Ordinary, sane persons will be nodding in a soothing, trying-not-to-appear-patronizing sort of way about now, because ordinary sane persons will have known all along that formal outlines are not some sort of moral obligation. But to me, it's huge.

So maybe now I'll get some use out of this handy tool they taught me in grade school. And that's a good thing, because as an adult, I just don't have much call for my cunning ability to make salt maps of Hawaii.

Date: 2008-05-23 05:38 pm (UTC)
From: [identity profile] athenais.livejournal.com
Sometimes outlines are useful in retrospect; that is, when you've gone rushing through your story and suddenly you aren't sure you're headed the right directions, and did you actually forget to add in that one character that makes the ending work, you can outline it so far. And see how it is, in fact, part of a whole and not wild volunteering and crazed outliers.

Date: 2008-05-23 06:12 pm (UTC)
ext_28681: (Default)
From: [identity profile] akirlu.livejournal.com
I think you're absolutely right that some form of outlining what you've already written, so that you can see the underlying bones of the story and check whether they fit together the right way, is a terrific trick to have in your bag.

What I just realized this morning, while updating yesterday's word count over at [livejournal.com profile] thing_in_150, is that I have wasted a lot of energy and momentum resisting all sorts of outlines when what I really object to is formal outlines. Narrative outlines work just great for me, they're a wonderful tool, and I love them, because they're just like telling a story. They *are* telling a story -- the story of the story I'm going to write. Or, in the case you're suggesting, telling the story of the story so far. Anyway, right you are.
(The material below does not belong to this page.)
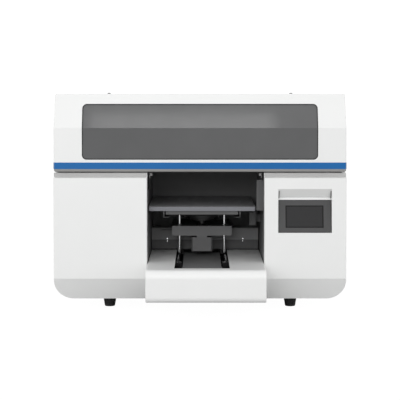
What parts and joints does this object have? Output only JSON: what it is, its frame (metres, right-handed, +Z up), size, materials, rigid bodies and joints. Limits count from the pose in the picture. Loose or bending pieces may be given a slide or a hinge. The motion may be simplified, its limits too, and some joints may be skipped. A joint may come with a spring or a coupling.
{
  "type": "flatbed uv printer",
  "caption": "Desktop flatbed UV printer: white cabinet with hinged windowed lid, sliding print carriage, and a lifting bed on a drive that brings it out over a front tray",
  "frame": {"origin": "on the floor under the middle of the bounding box", "axes": "+X to the printer's right as seen from the front, the front faces -Y, +Z up"},
  "size_m": [0.88, 0.826, 0.661],
  "materials": {
    "white_paint": "smooth semi-gloss powder coat",
    "grey_paint": "satin powder coat",
    "blue_trim": "glossy",
    "smoked_acrylic": "smoked, polished",
    "black_rubber": "matt",
    "black_sheet": "matt powder coat",
    "galvanised": "galvanised",
    "frame_steel": "satin paint",
    "bed_aluminium": "dark hard-anodised",
    "dark_aluminium": "dark anodised",
    "bare_aluminium": "clear anodised",
    "polished_steel": "ground and polished",
    "black_oxide": "blackened, oiled",
    "motor_case": "satin black",
    "panel_plastic": "fine textured",
    "panel_glass": "glossy",
    "head_plastic": "satin",
    "belt_rubber": "toothed, matt",
    "tank_plastic": "translucent",
    "board": "solder mask",
    "bolt_black": "black oxide"
  },
  "bodies": {
    "base": {"left_housing": "white_paint", "right_housing": "white_paint", "front_tray": "white_paint", "rear_panel": "grey_paint", "feet": "black_rubber", "cavity_liner": "black_sheet", "slot_floor": "black_sheet", "cavity_brackets": "black_sheet", "deck_plate": "black_sheet", "capping_station": "black_sheet", "base_pan": "galvanised", "power_supply": "galvanised", "chassis_frame": "frame_steel", "hinge_base_leaves": "frame_steel", "idler_brackets": "dark_aluminium", "x_beam": "bare_aluminium", "x_linear_rail": "polished_steel", "y_guide_shafts": "black_oxide", "shaft_supports": "black_oxide", "x_motor": "motor_case", "y_motor": "motor_case", "hmi_bezel": "panel_plastic", "power_entry": "panel_plastic", "fan_frame": "panel_plastic", "hmi_screen": "panel_glass", "x_belt": "belt_rubber", "y_belt": "belt_rubber", "ink_supply": "tank_plastic", "waste_bottle": "tank_plastic", "main_board": "board"},
    "lid": {"lid_shell": "white_paint", "lid_window": "smoked_acrylic", "window_gasket": "black_rubber", "blue_stripe": "blue_trim", "lid_lip": "grey_paint", "lid_bolts": "bolt_black", "hinge_lid_leaves": "frame_steel"},
    "print_carriage": {"rail_block": "polished_steel", "carriage_plate": "bare_aluminium", "print_heads": "head_plastic", "carriage_cover": "head_plastic", "uv_lamps": "motor_case"},
    "bed_carriage": {"bearing_blocks": "dark_aluminium", "carriage_legs": "dark_aluminium", "lift_platform": "dark_aluminium", "flanged_bushes": "polished_steel", "back_shield": "black_sheet", "shield_studs": "polished_steel", "z_motor": "motor_case"},
    "bed": {"print_bed": "bed_aluminium", "bed_channel": "dark_aluminium", "lift_flange": "dark_aluminium", "guide_rods": "polished_steel"},
    "lead_screw": {"lead_screw": "black_oxide"},
    "x_drive_pulley": {"x_drive_pulley": "bare_aluminium"},
    "x_idler_pulley": {"x_idler_pulley": "bare_aluminium"},
    "y_drive_pulley": {"y_drive_pulley": "bare_aluminium"},
    "y_idler_pulley": {"y_idler_pulley": "bare_aluminium"},
    "fan_rotor": {"fan_rotor": "panel_plastic"},
    "power_switch": {"power_switch": "panel_plastic"}
  },
  "joints": [
    {"name": "lid_hinge", "type": "hinge", "parent": "base", "child": "lid", "pos_m": [0, 0.405, 0.43], "axis": [-1, 0, 0], "range_deg": [0, 60]},
    {"name": "print_slide", "type": "slide", "parent": "base", "child": "print_carriage", "axis": [-1, 0, 0], "range_m": [0, 0.56]},
    {"name": "bed_slide", "type": "slide", "parent": "base", "child": "bed_carriage", "axis": [0, -1, 0], "range_m": [0, 0.34]},
    {"name": "bed_lift", "type": "slide", "parent": "bed_carriage", "child": "bed", "axis": [0, 0, 1], "range_m": [0, 0.05]},
    {"name": "lead_screw_turn", "type": "hinge", "parent": "bed_carriage", "child": "lead_screw", "pos_m": [0.006, 0.049, 0.24], "axis": [0, 0, 1], "continuous": true},
    {"name": "x_drive_turn", "type": "hinge", "parent": "base", "child": "x_drive_pulley", "pos_m": [-0.38, -0.034, 0.516], "axis": [0, 1, 0], "continuous": true},
    {"name": "x_idler_turn", "type": "hinge", "parent": "base", "child": "x_idler_pulley", "pos_m": [0.385, -0.034, 0.516], "axis": [0, 1, 0], "continuous": true},
    {"name": "y_drive_turn", "type": "hinge", "parent": "base", "child": "y_drive_pulley", "pos_m": [0.107, 0.285, 0.11], "axis": [1, 0, 0], "continuous": true},
    {"name": "y_idler_turn", "type": "hinge", "parent": "base", "child": "y_idler_pulley", "pos_m": [0.107, -0.143, 0.11], "axis": [1, 0, 0], "continuous": true},
    {"name": "fan_spin", "type": "hinge", "parent": "base", "child": "fan_rotor", "pos_m": [-0.3, 0.397, 0.3], "axis": [0, 1, 0], "continuous": true},
    {"name": "power_rocker", "type": "hinge", "parent": "base", "child": "power_switch", "pos_m": [0.33, 0.404, 0.1], "axis": [1, 0, 0], "range_deg": [-8, 8]}
  ],
  "couplings": [
    {"joint": "lead_screw_turn", "follows": "bed_lift", "rad_per_m": -628.32},
    {"joint": "x_drive_turn", "follows": "print_slide", "rad_per_m": 90.909},
    {"joint": "x_idler_turn", "follows": "print_slide", "rad_per_m": 90.909},
    {"joint": "y_drive_turn", "follows": "bed_slide", "rad_per_m": 90.909},
    {"joint": "y_idler_turn", "follows": "bed_slide", "rad_per_m": 90.909}
  ]
}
Good point.

Date: 2008-05-23 07:17 pm (UTC)
From: [identity profile] athenais.livejournal.com
I used to work from rough outlines, and it helped, but then I outlined a big, sprawling, complex novel of maximum coolness--and balked. I can't write The Winter Bride as outlined because the outline took all the joy out of it for me. Man, am I bummed. But that's okay, I'll get at it a different way.

Your epiphany is a good one: tools, not rules.

Date: 2008-05-23 09:26 pm (UTC)
ext_28681: (Default)
From: [identity profile] akirlu.livejournal.com
Wow, sorry to hear that about The Winter Bride. I guess that's another example of the tools getting in the way of the process. But you are God's Own Finisher, so I know you will get at it a different way. There's more than one way to walk around a rock.

Date: 2008-05-24 04:50 am (UTC)
From: [identity profile] mjlayman.livejournal.com
In the years I went to school, I only had to do outlines twice. Both times I wrote the paper first and then the outline.

I've found during the years since, that there are people who really need an outline in order to write a coherent paper (or to get errands done, etc.) and people who don't. I'm a don't.